Perhaps the biggest cause of uncertainty, though, has less to do with security than with the march of modern development. Kenya plans to build a 32-berth container port on the mainland, 10 miles north of Lamu and connected by railway lines and oil pipes to Ethiopia and South Sudan. Once completed, the £16bn project will be the largest port in East Africa, and will include a Las Vegas-style resort city with nightclubs and casinos.
No one on the island is quite sure what impact all this will have. Some believe it will speed up the gentrification of Lamu Town — the oldest continuously inhabited Swahili settlement on the planet — as locals leave in search of work. “The question is, will Lamu survive as a living museum or become a dead one?” said one expat.
Others believe the port could turn the island into the backwater of old, when its isolation attracted misfits and hippies to its shores.
On my last day on Lamu, I watched bare-chested men wrapped in kikoys chant in unison as they scooped and heaved sand from the mahogany bowels of a traditional dhow, using baskets made from palm fronds.
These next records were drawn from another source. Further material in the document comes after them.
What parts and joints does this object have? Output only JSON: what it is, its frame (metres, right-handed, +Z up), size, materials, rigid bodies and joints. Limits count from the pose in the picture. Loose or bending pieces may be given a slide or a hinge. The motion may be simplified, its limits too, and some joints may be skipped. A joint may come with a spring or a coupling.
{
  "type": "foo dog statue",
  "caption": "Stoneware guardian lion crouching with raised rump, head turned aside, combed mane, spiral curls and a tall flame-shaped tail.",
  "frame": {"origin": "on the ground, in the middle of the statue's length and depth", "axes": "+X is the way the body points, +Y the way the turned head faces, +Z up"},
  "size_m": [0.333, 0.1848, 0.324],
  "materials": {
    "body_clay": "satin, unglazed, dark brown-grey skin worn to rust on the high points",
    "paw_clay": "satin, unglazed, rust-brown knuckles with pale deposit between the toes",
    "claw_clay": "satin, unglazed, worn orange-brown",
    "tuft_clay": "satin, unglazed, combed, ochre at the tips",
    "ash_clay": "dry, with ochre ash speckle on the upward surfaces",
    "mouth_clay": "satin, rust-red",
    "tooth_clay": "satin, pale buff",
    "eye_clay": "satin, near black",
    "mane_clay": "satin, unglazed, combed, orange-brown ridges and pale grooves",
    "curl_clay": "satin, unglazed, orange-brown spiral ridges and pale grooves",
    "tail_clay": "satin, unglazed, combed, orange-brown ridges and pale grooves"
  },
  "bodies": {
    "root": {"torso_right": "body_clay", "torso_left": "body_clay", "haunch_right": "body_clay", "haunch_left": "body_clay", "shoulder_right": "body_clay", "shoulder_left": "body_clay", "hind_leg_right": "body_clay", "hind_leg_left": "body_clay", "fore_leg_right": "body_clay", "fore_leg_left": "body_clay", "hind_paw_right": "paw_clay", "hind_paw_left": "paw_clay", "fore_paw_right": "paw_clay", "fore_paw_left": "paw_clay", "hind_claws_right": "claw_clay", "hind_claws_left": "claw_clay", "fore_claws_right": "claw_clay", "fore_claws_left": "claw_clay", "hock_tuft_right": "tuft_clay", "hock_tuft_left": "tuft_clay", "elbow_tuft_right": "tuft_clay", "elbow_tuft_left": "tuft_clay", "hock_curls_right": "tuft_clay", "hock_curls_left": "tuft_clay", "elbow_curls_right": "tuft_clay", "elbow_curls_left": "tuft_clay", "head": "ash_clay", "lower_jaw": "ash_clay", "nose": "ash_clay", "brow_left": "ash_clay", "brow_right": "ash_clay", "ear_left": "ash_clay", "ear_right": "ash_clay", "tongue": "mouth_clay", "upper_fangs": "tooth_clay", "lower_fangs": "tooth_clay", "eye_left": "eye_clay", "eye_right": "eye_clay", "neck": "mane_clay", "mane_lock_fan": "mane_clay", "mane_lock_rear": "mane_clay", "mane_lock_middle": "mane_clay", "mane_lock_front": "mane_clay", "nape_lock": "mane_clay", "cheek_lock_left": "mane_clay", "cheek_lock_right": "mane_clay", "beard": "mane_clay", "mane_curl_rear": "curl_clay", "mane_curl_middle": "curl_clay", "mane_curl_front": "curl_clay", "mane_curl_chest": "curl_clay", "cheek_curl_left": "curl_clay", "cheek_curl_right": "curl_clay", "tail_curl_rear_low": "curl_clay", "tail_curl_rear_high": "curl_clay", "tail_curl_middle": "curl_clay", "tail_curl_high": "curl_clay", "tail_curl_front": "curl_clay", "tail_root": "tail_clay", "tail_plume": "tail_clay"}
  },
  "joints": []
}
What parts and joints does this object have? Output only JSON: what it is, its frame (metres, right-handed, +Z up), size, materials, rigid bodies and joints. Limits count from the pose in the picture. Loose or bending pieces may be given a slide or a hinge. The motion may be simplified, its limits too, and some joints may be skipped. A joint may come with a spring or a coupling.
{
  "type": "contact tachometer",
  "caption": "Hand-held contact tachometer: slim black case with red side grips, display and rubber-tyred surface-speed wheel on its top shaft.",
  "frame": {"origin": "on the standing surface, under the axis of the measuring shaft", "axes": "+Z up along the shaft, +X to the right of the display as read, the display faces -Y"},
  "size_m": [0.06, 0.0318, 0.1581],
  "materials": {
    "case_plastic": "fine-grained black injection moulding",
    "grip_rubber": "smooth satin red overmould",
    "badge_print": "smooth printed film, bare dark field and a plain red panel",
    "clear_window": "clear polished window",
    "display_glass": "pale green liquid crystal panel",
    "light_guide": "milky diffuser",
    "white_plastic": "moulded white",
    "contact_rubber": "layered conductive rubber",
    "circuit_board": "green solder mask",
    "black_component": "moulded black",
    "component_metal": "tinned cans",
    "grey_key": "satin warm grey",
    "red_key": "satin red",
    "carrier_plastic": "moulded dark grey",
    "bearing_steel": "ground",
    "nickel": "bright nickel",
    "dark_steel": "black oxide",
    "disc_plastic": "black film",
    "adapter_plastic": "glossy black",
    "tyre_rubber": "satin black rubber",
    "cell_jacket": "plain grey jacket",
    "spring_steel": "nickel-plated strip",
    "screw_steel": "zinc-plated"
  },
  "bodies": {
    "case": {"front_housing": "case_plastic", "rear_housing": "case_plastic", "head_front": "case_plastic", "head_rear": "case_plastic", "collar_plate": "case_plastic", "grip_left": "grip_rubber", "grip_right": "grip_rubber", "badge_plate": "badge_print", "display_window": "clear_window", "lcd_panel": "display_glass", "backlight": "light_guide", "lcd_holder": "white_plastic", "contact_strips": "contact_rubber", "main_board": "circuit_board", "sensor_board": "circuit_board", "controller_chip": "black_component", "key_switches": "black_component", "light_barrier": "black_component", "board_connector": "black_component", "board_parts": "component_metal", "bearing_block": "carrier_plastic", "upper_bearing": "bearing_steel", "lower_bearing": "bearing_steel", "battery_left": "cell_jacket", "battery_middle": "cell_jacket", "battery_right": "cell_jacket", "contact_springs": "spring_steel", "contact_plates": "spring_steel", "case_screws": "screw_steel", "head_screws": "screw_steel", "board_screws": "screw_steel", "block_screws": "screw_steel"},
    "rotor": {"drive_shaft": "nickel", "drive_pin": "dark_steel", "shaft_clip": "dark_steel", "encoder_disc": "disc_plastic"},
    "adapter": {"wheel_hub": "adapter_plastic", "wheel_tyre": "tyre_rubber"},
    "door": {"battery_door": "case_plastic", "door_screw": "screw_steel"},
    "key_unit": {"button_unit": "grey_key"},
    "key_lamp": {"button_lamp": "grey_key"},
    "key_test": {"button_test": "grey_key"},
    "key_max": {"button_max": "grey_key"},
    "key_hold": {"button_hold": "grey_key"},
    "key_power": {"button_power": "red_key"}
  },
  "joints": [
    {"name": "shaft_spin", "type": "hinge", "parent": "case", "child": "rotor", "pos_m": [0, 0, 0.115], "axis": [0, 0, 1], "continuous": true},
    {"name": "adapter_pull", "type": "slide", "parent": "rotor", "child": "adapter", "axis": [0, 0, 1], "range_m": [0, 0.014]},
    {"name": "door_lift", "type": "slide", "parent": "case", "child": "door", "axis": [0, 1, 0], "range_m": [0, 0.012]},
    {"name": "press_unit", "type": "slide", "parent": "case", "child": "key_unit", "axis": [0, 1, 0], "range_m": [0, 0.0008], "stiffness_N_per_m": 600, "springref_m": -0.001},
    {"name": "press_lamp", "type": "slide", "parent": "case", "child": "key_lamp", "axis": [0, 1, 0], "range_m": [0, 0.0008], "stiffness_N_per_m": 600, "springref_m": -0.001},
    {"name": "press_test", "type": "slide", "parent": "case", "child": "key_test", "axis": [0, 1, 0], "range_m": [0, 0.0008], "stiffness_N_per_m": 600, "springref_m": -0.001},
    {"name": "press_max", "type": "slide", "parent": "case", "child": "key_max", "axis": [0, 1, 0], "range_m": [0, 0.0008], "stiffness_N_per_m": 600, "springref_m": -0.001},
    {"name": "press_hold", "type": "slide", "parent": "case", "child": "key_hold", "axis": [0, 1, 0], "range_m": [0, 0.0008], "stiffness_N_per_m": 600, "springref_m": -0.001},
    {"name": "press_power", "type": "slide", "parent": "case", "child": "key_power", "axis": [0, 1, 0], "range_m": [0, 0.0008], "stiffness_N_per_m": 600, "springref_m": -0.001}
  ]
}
Wading through the sea, they dumped the sand in piles on the promenade before loading it onto a row of compliant donkeys. Scenes like this have changed little in centuries, but for how long can the island’s antiquity resist the world’s modern traders?
What is certain is that, for those foreigners who call Lamu home, and the expats who continue to holiday there from Nairobi, the island remains a paradise. Gillies Turle, the former antiques dealer who lives in Shela, is confident that it will weather the storm. At the very least, oil and shipping executives from the port will want somewhere to stay.
“At my age, who would not want to retire here or live here?” asks the barefooted Turle. “It’s paradise. With all that is happening in the world, one of the most beautiful spots to be is this island right here.”